The C-Band Alliance’s (CBA) plans for the sale of 180 MHz of satellite spectrum over the U.S. is creating turbulence for the two main players, Intelsat and SES, via an article from journalist Chris Forrester, posting at the Advanced Television infosite.
Both companies have seen their share prices suffer significant fluctuations this past two weeks. The reason is that investors are concerned that the Federal Communications Commission (FCC) might rule against the proposal, or impose such limiting restrictions that the financial benefits will not benefit the satellite players.

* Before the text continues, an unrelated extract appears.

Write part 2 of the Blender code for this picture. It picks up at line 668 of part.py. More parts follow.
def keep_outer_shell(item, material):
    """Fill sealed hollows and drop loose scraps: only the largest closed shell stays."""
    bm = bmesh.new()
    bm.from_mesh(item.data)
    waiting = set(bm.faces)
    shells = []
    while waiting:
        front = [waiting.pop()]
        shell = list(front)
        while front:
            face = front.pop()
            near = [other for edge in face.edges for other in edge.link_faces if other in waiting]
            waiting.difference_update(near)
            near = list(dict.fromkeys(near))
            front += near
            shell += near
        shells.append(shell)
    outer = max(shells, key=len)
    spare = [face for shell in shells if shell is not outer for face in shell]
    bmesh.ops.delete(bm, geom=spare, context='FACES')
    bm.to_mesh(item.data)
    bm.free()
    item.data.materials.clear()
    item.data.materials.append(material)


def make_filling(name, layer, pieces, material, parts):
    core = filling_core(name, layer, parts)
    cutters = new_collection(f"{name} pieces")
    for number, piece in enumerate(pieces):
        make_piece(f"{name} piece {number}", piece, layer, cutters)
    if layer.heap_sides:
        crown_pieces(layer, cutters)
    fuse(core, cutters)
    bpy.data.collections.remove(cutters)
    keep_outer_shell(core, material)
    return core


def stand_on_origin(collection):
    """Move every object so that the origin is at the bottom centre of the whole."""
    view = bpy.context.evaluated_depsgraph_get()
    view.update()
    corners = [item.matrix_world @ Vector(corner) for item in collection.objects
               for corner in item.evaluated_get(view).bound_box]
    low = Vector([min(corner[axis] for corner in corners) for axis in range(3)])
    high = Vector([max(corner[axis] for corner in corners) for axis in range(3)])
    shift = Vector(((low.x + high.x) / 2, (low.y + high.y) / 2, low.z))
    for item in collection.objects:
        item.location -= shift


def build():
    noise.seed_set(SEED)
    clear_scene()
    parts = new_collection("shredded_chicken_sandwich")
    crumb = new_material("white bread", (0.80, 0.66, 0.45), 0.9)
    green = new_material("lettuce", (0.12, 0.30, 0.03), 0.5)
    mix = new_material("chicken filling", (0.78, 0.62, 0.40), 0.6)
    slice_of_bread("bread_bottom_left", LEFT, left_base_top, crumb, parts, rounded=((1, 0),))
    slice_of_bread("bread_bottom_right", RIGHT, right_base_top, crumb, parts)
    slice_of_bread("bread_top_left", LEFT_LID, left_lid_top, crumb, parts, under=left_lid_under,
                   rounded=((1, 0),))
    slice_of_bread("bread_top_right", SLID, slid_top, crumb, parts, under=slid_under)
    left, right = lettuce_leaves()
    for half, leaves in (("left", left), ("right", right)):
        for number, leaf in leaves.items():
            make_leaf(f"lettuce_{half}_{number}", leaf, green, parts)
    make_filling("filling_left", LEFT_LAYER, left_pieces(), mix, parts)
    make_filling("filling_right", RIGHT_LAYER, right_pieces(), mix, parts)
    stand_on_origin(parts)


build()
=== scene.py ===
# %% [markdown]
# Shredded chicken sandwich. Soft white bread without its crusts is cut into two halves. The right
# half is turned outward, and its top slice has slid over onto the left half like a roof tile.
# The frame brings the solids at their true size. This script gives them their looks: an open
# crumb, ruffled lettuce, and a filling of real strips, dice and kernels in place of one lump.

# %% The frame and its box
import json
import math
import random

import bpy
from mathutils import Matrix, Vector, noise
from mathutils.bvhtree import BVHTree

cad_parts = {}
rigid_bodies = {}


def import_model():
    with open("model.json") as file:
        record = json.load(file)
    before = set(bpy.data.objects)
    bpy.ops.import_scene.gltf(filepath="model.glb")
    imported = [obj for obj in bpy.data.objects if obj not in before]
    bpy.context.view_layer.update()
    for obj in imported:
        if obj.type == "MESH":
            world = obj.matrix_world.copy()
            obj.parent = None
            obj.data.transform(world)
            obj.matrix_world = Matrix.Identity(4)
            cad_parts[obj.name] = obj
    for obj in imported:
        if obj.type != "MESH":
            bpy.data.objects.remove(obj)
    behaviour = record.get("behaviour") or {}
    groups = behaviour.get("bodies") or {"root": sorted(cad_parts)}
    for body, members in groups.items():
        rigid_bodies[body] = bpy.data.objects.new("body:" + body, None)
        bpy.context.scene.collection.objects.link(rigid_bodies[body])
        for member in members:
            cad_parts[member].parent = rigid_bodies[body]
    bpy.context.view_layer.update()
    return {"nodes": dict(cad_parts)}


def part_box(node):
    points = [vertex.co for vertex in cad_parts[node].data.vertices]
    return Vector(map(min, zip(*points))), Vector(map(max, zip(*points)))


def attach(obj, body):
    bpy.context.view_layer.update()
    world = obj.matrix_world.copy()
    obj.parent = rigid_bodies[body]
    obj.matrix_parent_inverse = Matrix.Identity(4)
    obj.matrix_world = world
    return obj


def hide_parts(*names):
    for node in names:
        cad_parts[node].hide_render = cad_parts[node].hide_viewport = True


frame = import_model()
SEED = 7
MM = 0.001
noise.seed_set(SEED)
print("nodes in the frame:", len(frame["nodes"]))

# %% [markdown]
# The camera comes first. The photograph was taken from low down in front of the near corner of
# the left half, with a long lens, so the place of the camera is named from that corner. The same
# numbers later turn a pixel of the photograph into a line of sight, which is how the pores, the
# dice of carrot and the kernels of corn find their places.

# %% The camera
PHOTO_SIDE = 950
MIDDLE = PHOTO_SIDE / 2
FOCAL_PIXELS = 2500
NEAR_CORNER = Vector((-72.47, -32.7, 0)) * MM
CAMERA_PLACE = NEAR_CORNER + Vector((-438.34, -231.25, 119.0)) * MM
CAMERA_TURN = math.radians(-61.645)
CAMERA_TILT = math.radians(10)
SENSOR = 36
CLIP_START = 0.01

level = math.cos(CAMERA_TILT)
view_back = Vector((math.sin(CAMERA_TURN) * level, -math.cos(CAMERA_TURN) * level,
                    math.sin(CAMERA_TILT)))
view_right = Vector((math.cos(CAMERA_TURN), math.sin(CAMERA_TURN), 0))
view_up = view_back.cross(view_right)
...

One of the main opponents to the CBA’s scheme is T-Mobile which, last week, suggested that owners of C-band Earth Stations (often cable operators themselves) mount a competitive action against the CBA. The CBA, in a formal filing to the FCC on March 7th, said, “This shiny substitute is fool’s gold: The Communications Act does not permit Earth station registrants to participate in an incentive auction.”

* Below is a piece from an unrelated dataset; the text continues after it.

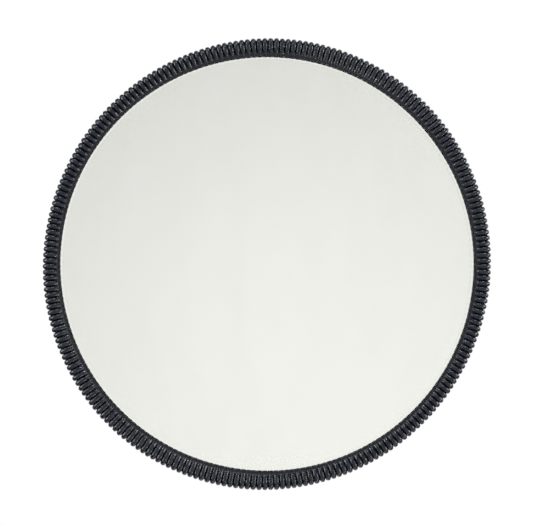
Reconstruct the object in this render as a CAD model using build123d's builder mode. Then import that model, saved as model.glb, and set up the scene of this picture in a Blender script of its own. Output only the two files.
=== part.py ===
"""Convex observation mirror with a ribbed edge trim, on a telescopic ball-joint wall bracket.

The frame has +Z up and +X to the right of someone facing the mirror. The wall is the plane Y = 0, the
mirror faces -Y, and the origin is the middle of the wall plate's back face, on the mirror's own axis.
Every "station" below is a distance out from the wall, towards the viewer, along that axis.
"""

import math
import os

from build123d import *

os.makedirs("parts", exist_ok=True)

# ---- Driving dimensions, in millimetres and degrees ----------------------------------------------

# Mirror face and its back
trim_diameter = 457.2  # over the rib crests, a nominal 18 inch mirror
lens_thickness = 2.5  # clear acrylic
film_thickness = 0.3  # metallised layer with its sealing paint
film_gap = 0.05
foam_thickness = 1.0
foam_width = 14.0
backing_thickness = 3.0  # hardboard
dome_height = 44.0
dome_inset = 1.525  # from the lip's tip in to the root of the dome
dome_root_fillet = 5.0

# Edge trim, a soft channel with one rib at every pitch
rib_count = 240
rib_depth = 2.1
trim_wall = 2.2  # cover over the edge stack in a valley
edge_set = 1.8  # from the rim of the edge stack out to the bulb's centre
lip_reach = 11.15  # from the bulb's centre in to the lip's tip
lip_bead = 2.4  # thickness of the rounded bead along the lip's tip
lip_web = 1.1
trim_clearance = 0.1
rim_clearance = 0.4

# Wall plate
plate_radius = 48.0
plate_thickness = 4.0
plate_edge_fillet = 1.5
wall_hole_circle = 72.0
wall_hole_count = 4
wall_hole_radius = 2.75
wall_countersink_radius = 5.25
boss_wall = 5.5
boss_height = 12.0
boss_fillet = 2.5
grub_radius = 2.5
grub_length = 5.0
grub_socket_radius = 1.4
grub_socket_depth = 2.0

# Sliding rod, its bush and the tube around them
rod_radius = 9.0
rod_wall = 2.0
rod_flat = 0.8  # depth of the flat that keys the rod in its bush
rod_travel = 50.0
rod_rest_gap = 10.0  # from the bush to the socket with the rod pushed home
rod_tail = 8.0  # rod behind the stop pin
rod_end_room = 8.2  # from the wall plate to the rod's end, with the rod pushed home
pin_radius = 1.5
bush_wall = 1.85
bush_length = 16.0
bush_flange = 2.0
tube_wall = 1.5

# Clamp collar and its screw
collar_wall = 4.5
collar_length = 18.0
clamp_boss_radius = 7.5
clamp_boss_length = 9.0
clamp_screw_radius = 3.0
clamp_pad_length = 3.5
knob_gap = 2.5
knob_hub_radius = 7.0
knob_hub_length = 3.0
knob_core_radius = 11.0
knob_lobe_count = 5
knob_lobe_radius = 5.0
knob_length = 10.0

# Ball joint
ball_radius = 14.0
stem_radius = 5.0
pan_limit = 20.0
tilt_limit = 20.0
swing_margin = 1.6
liner_thickness = 1.9
liner_back_radius = 6.0
liner_slit = 1.2
liner_slit_count = 4
liner_slit_depth = 12.0  # how far each slit runs back from the ball's equator
cup_floor = 5.9
cup_wall = 2.9
cup_lead = 6.0  # cup ahead of the ball's equator
sleeve_wall = 4.0
sleeve_length = 18.0
sleeve_depth = 12.0
ring_wall = 5.0
ring_lip = 2.8
ring_skirt = 12.0
ring_grip_count = 16
ring_grip_radius = 3.0
ring_grip_bite = 1.5

# Mirror flange and its fasteners
hub_radius = 13.0
hub_length = 8.0
hub_fillet = 3.0
flange_chamfer = 0.5
flange_radius = 40.0
flange_thickness = 4.0
flange_screw_circle = 56.0
flange_screw_count = 4
flange_screw_radius = 2.5
flange_screw_length = 16.0
screw_head_radius = 4.75
screw_head_height = 3.0
recess_length = 5.2
recess_width = 1.1
recess_depth = 1.6
washer_radius = 5.0
washer_bore = 2.65
washer_thickness = 1.0
flange_nut_across_flats = 8.0
flange_nut_height = 4.0
stiffener_radius = 55.0
stiffener_thickness = 1.5
lock_nut_across_flats = 17.0
lock_nut_height = 8.0
lock_nut_room = 3.8  # from the lock ring's lip to the nut

# Fits: a running fit turns or slides, a snug one is pressed or glued, and a face gap parts two faces
running = 0.1
snug = 0.05
face_gap = 0.3
hole_room = 0.25

# ---- Radii that follow --------------------------------------------------------------------------

tube_bore = rod_radius + running + bush_wall + snug
tube_radius = tube_bore + tube_wall
boss_radius = tube_radius + snug + boss_wall
collar_radius = tube_radius + snug + collar_wall
clamp_boss_end = collar_radius + clamp_boss_length
sleeve_radius = rod_radius + snug + sleeve_wall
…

A spokesman for the CBA said, “There are fundamental problems with regards to the involvement of Earth stations in an FCC-run incentive auction for each of 416 geographic zones. First, the Communication Act does not permit Earth stations to participate in an incentive auction because they are not licensees with respect to the C-band downlink. And second, even if they were permitted to participate, it would be exceedingly complicated and create endless delay to have 17,000 Earth stations in 416 geographic zones participate in auctions. Moreover, the idea to potentially auction different chunks of spectrum to different sets of participants in these zones would not only create insurmountable complexity and delay but also fails to consider the basic laws of physics. If a different amount of spectrum is cleared in adjacent zones, the 5G signals will not stop at the border of a zone but could interfere with co-frequency satellite operations in the neighbouring zone. This could have a daisy chain effect on ultimately all 416 zones, of course, driving the amount of available spectrum nationwide for 5G operations to the lowest common denominator. The whole concept is ill construed.”

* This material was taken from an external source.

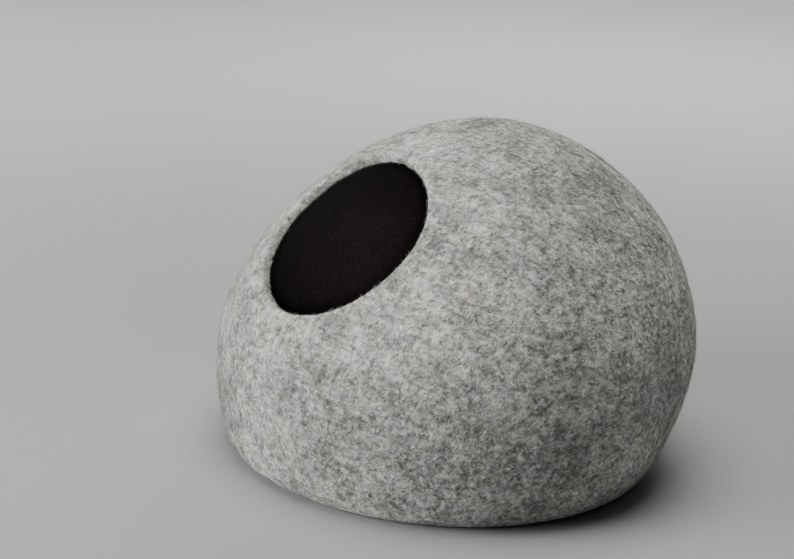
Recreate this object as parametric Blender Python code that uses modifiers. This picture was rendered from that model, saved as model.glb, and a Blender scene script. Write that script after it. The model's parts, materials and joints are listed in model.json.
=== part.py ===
"""Felt cat cave: a one-piece wet-felted wool shell, low and rounded, open through a round mouth high
on its front slope. Metres, +Z up. The mouth faces -Y, and the cave stands on its flattened bottom
at z = 0 with the middle of its bounding box over the origin."""

import math

import bmesh
import bpy
from mathutils import Vector

# Outer size of the felt, measured from its widest level
HALF_WIDTH = 0.235        # side to side, half
FRONT_DEPTH = 0.211       # widest level to the front
BACK_DEPTH = 0.2055       # widest level to the back
CROWN_RISE = 0.1975       # widest level to the top
BELLY_DROP = 0.207        # widest level to where the bottom would end if it were round
SEAT_HEIGHT = 0.106       # widest level above the surface it stands on
CROWN_FULLNESS = 1.78     # 2 is a true ellipse, less is a flatter slope
BELLY_FULLNESS = 2.1
LEAN_BACK = 0.036         # the top sits this far behind the widest level
SEAT_ROUNDING = 0.02      # height over which the side turns under to the flat bottom

WALL = 0.007              # thickness of the felt
LIP_ROUNDING = 0.0026     # radius on both corners of the mouth's edge

# Mouth, as angles seen from the middle of the cave
MOUTH_TILT = math.radians(39.3)
MOUTH_HALF_WIDTH = math.radians(23.4)
MOUTH_HALF_HEIGHT = math.radians(24.5)
MOUTH_EGG = 0.08          # the mouth is this share wider towards its upper end, like an egg
MOUTH_SKEW = 0.07         # hand-pulled out of round by this share
MOUTH_SKEW_TURN = 0.8     # where the longest diameter lies, in radians

SEGMENTS = 56             # round the mouth
RINGS = 42                # from the middle of the mouth to the far pole, before the mouth is cut
CUT_RINGS = 6             # rings that the mouth takes away

MM = 0.001

# Soft swells and hollows left by hand felting: direction round the cave (0 at the mouth, positive
# towards +X), direction above the widest level, reach, all in degrees, and rise in millimetres
SWELLS = [
    # turn, climb, reach, rise
    (-61, 58, 13, 1.2),
    (-40, 15, 16, -0.6),
    (156, 36, 16, 1.2),
    (148, 13, 14, -0.8),
    (138, -23, 14, -1.6),
    (-159, 72, 14, -1.0),
    (-103, 18, 20, -1.6),
    (-142, -4, 18, 1.5),
    (62, 30, 20, 1.1),
    (22, -12, 22, -1.2),
    (92, -18, 20, 1.3),
    (-172, 24, 22, -1.3),
]
SWELL_FADE = 0.05         # swells fade out over this height above the flat bottom

FELT_GREY = (0.40, 0.40, 0.39, 1.0)
FELT_ROUGHNESS = 0.95


def clear_scene():
    for scene_object in list(bpy.data.objects):
        bpy.data.objects.remove(scene_object, do_unlink=True)


def felt_material():
    """Plain matt wool felt."""
    material = bpy.data.materials.new("felt_grey")
    material.use_nodes = True
    shader = material.node_tree.nodes["Principled BSDF"]
    shader.inputs["Base Color"].default_value = FELT_GREY
    shader.inputs["Roughness"].default_value = FELT_ROUGHNESS
    shader.inputs["Metallic"].default_value = 0.0
    return material


def heading(turn, climb):
    """Unit vector at an angle round the cave and an angle above its widest level."""
    return Vector((
        math.sin(turn) * math.cos(climb),
        -math.cos(turn) * math.cos(climb),
        math.sin(climb),
    ))


def mouth_angle(around):
    """Angle from the mouth's axis to its edge, at an angle round the mouth from +X."""
    pulled = 1 + MOUTH_SKEW * math.cos(2 * around + MOUTH_SKEW_TURN)
    across = math.tan(MOUTH_HALF_WIDTH) * math.cos(around) * (1 + MOUTH_EGG * math.sin(around))
    along = math.tan(MOUTH_HALF_HEIGHT) * math.sin(around)
    return math.atan(pulled * math.hypot(across, along)), math.atan2(along, across)


def spread_from_mouth(unit):
    """Turn a unit-sphere point whose pole is +Z into a heading whose pole is the mouth's axis."""
    axis = heading(0.0, MOUTH_TILT)
    sideways = Vector((1.0, 0.0, 0.0))
    upslope = axis.cross(sideways)
    edge, turned = mouth_angle(math.atan2(unit.y, unit.x))
    first_ring = math.pi * CUT_RINGS / RINGS
    polar = math.acos(max(-1.0, min(1.0, unit.z)))
    share = (polar - first_ring) / (math.pi - first_ring)
    polar = edge + (math.pi - edge) * share
    rim = sideways * math.cos(turned) + upslope * math.sin(turned)
    return axis * math.cos(polar) + rim * math.sin(polar)


def swell(towards):
    """Height of the hand-felted swells in one direction."""
    rise = 0.0
    for turn, climb, reach, height in SWELLS:
        centre = heading(math.radians(turn), math.radians(climb))
        off = (1 - towards.dot(centre)) / (1 - math.cos(math.radians(reach)))
        rise += height * MM * math.exp(-off)
    return rise


def settle(height):
    """Lay the rounded belly on the surface: flat below it, turning up smoothly at its edge."""
    if height <= -SEAT_ROUNDING:
        return 0.0
    if height >= SEAT_ROUNDING:
        return height
    return (height + SEAT_ROUNDING) ** 2 / (4 * SEAT_ROUNDING)


def felt_point(towards):
    """Point of the outer face of the felt in one direction from the middle of the widest level."""
    if towards.z > 0:
        fullness, rise = CROWN_FULLNESS, CROWN_RISE
    else:
        fullness, rise = BELLY_FULLNESS, BELLY_DROP
    level = math.hypot(towards.x, towards.y)
    size = (level ** fullness + abs(towards.z) ** fullness) ** (1 / fullness)
    across, along, up = towards / size
    depth = BACK_DEPTH if along > 0 else FRONT_DEPTH
    point = Vector((HALF_WIDTH * across, depth * along + LEAN_BACK * up, 0.0))
    point.z = settle(SEAT_HEIGHT + rise * up)
    fade = max(0.0, min(1.0, point.z / SWELL_FADE))
    return point + towards * (swell(towards) * fade)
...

The CBA, in its March 7th filing, added, “The New Proposal vastly underestimates the herculean challenge of getting different sets of Earth station registrants to agree on a purchase price with respect to each [geographic area]. Without agreement, the spectrum clearing target continues to decrease until a Commission-mandated minimum is reached. The likelihood of non-agreement is high—if not guaranteed—and thus the 500 MHz of spectrum T-Mobile touts as an advantage of the New Proposal is illusory.”